9. We note that in fiscal 2008, the Company suspended work on the Eclipse VLJ program due to Eclipse Aviation filing for Chapter 11 bankruptcy on November 25, 2008. We also note from your disclosure on page 23 that revenue from Eclipse Aviation represented 42% of fiscal 2008 revenue and that the Company recorded a bad debt and inventory reserve of $4.1 million and $1.9 million, respectively. Tell us the balance of gross accounts receivable and gross inventory as of September 30, 2008 and December 31, 2008 related to Eclipse Aviation. If the balances are not fully reserved, then please explain why this is the case. Additionally, tell us which accounting literature the Company applied to sales from this customer, the nature of their payment terms, and how the loss of their business impacted revenue recognition.
Response:
The balances of Eclipse’s gross accounts receivable and gross inventory as of September 30, 2008 were $4.1 million and $2.0 million, respectively, of which the accounts receivable balance was fully reserved for and $1.5 million of the gross inventory was reserved. At that time the Company believed that certain of the Eclipse inventory may be used for other products.
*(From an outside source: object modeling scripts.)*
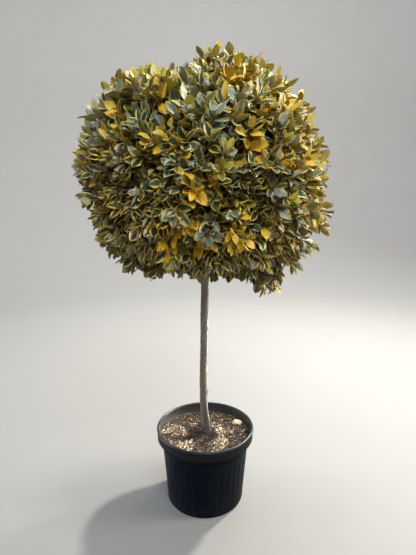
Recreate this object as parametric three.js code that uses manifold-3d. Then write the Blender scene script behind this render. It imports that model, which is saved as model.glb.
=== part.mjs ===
// A half standard elaeagnus in a black nursery pot: a clear stem under one round, dense head.
// Millimetres, +Z up, with the origin at the middle of the pot's flat underside.
import * as THREE from "three";
import { mergeVertices } from "three/addons/utils/BufferGeometryUtils.js";
import Module from "manifold-3d";

const wasm = await Module();
wasm.setup();

const gap = 0.3; // between pieces that rest on each other

// Pot: a tapered tub with a rolled lip and a deep skirt that hangs from it, filled with compost
const potHeight = 358;
const rimRadius = 228;
const rimRoll = 6.5; // radius of the rolled lip
const skirtDepth = 50; // from the top to the skirt's lower edge
const skirtRadius = 225;
const skirtEdge = 1.2; // how far its lower edge is rounded
const mouthRadius = 213; // inside of the wall behind the skirt
const stepRise = 6; // the wall steps out to the mouth, just behind the skirt's lower edge
const stepLift = 2; // the step's inside lies this much above its outside
const bodyTopRadius = 205;
const bodyFootRadius = 181;
const baseRadius = 173;
const baseCorner = 20; // height of the rounded corner above the ground
const wall = 3;
const floor = 5;
const potSides = 36;
const skirtFoot = potHeight - skirtDepth;
const stepFoot = skirtFoot - 1;
const compostEdge = stepFoot + stepLift + stepRise; // height of the compost at the wall
const compostMiddle = 323; // and round the stem
const compostSeat = 44; // radius of the level patch under the stem
const compostLumps = { height: 3.5, long: 21, short: 11 };

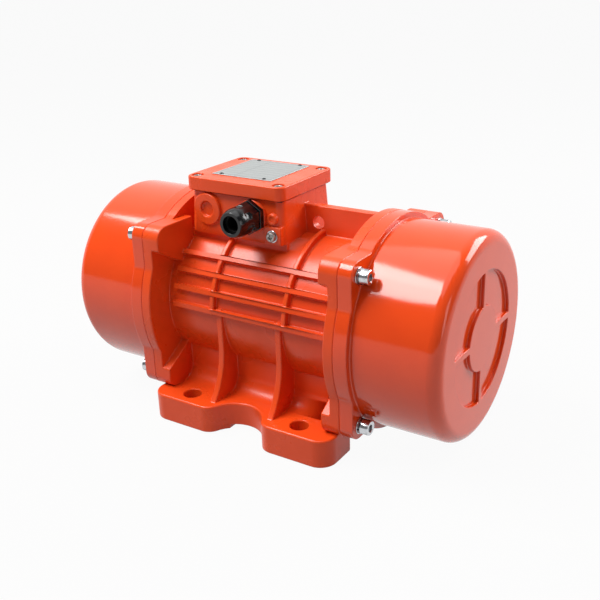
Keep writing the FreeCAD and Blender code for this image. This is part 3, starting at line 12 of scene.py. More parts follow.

The balances of Eclipse’s gross accounts receivable and gross inventory as of December 31, 2008 were $0 and $2.0 million, respectively. In the quarterly period ended December 31, 2008, the Company removed both the gross accounts receivable and the related allowance account associated with sales to Eclipse. The gross inventory as of December 31, 2008 was subject to a full reserve. The additional $0.5 million reserve as of December 31, 2008 was the result of the Company’s determination that certain inventory could not be used in other products as originally anticipated. The full amount of the gross inventory as of December 31, 2008 was subject to a full reserve.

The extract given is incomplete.